What you should do:
Check each line of the listing, and copy it if it contains the word "with".

Information provided:
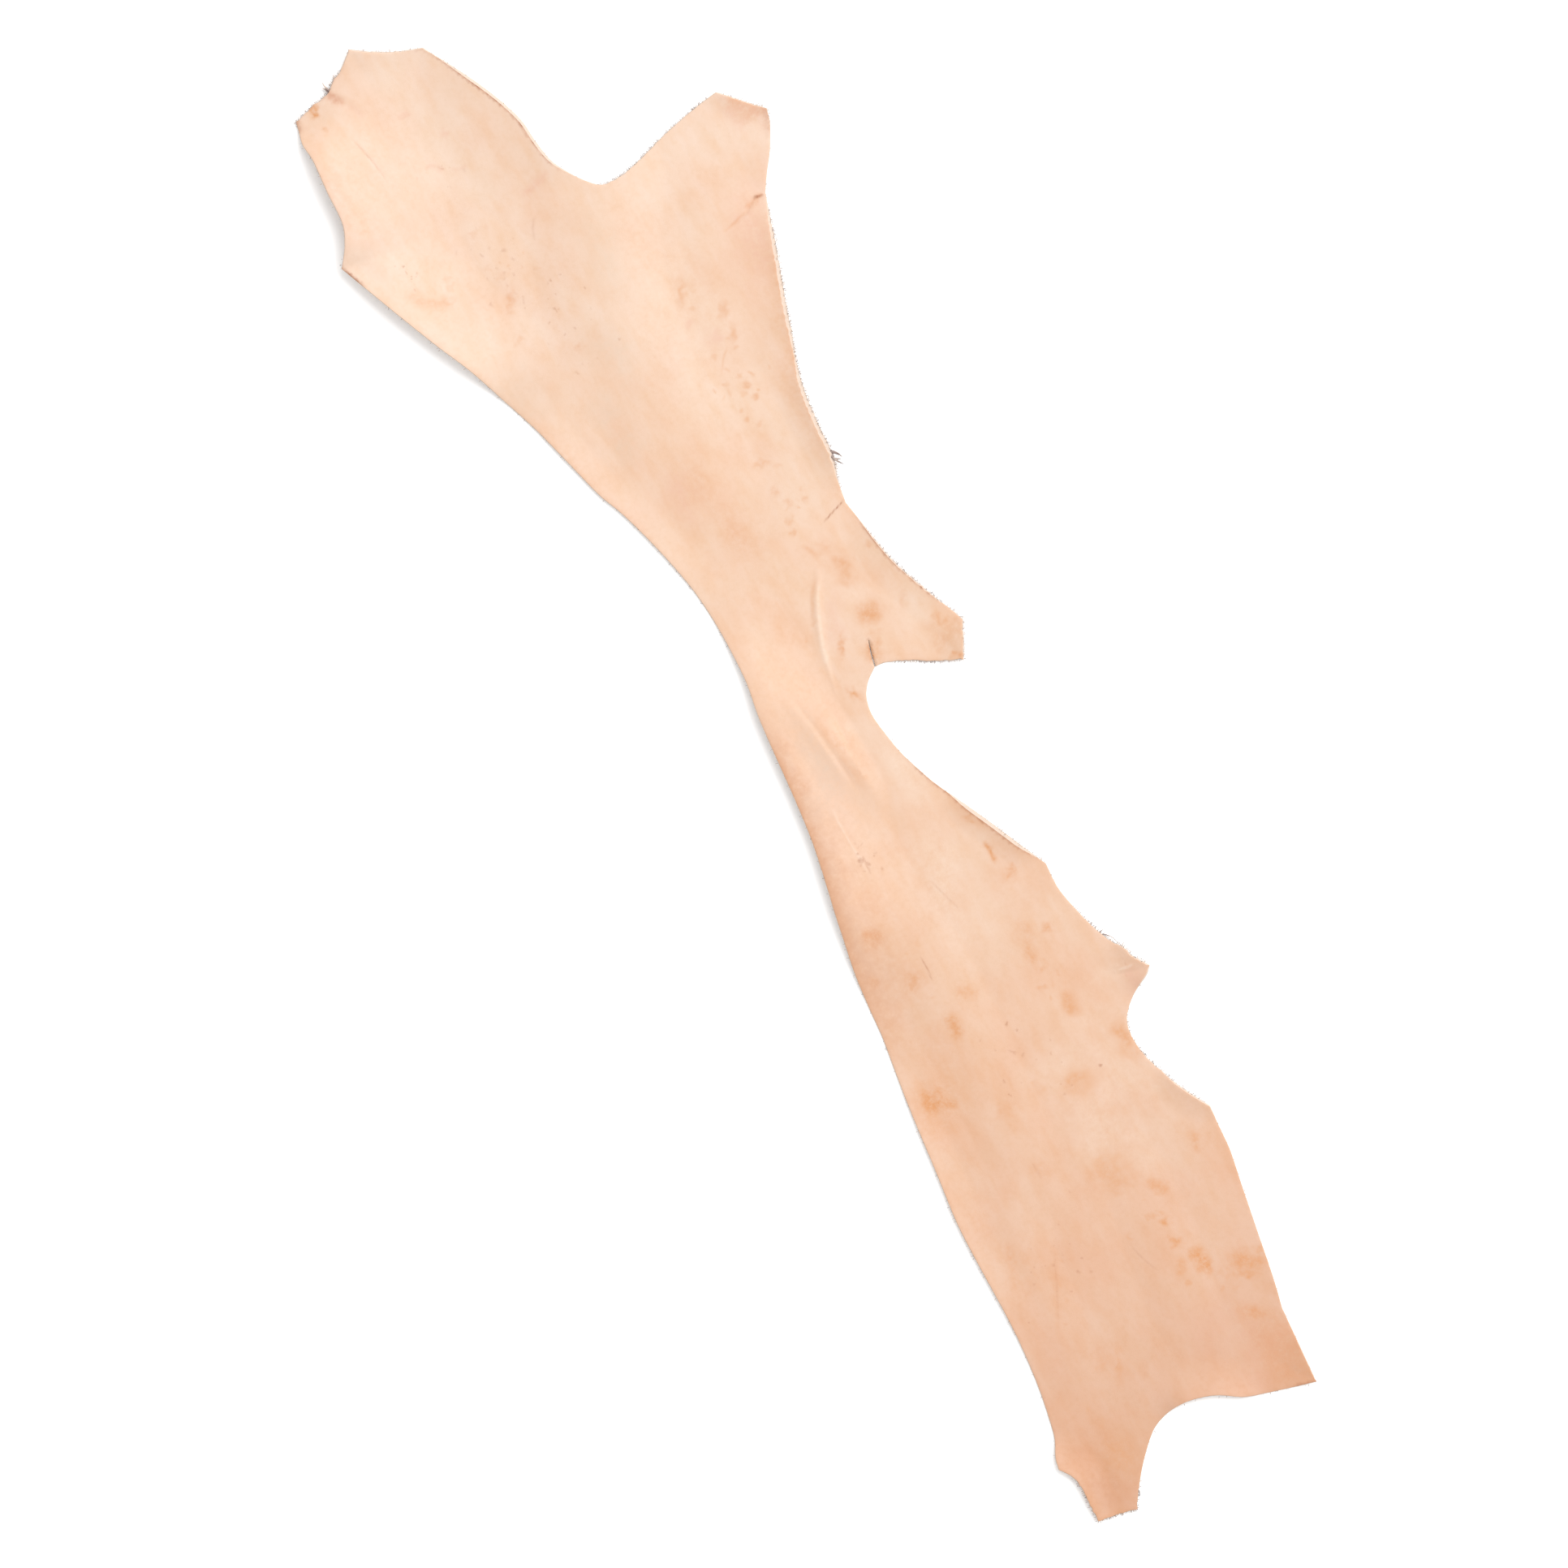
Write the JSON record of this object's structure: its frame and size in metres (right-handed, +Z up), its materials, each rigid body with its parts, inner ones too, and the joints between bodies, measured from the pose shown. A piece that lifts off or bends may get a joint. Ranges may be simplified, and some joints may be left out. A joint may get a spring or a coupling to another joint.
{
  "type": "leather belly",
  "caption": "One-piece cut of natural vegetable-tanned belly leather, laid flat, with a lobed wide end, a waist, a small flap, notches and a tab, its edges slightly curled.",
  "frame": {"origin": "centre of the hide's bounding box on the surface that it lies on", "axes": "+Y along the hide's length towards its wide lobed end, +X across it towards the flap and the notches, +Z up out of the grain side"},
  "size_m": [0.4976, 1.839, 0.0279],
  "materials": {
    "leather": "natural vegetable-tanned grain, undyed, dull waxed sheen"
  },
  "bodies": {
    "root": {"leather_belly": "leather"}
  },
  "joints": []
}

Task output:
Write the JSON record of this object's structure: its frame and size in metres (right-handed, +Z up), its materials, each rigid body with its parts, inner ones too, and the joints between bodies, measured from the pose shown. A piece that lifts off or bends may get a joint. Ranges may be simplified, and some joints may be left out. A joint may get a spring or a coupling to another joint.
  "caption": "One-piece cut of natural vegetable-tanned belly leather, laid flat, with a lobed wide end, a waist, a small flap, notches and a tab, its edges slightly curled.",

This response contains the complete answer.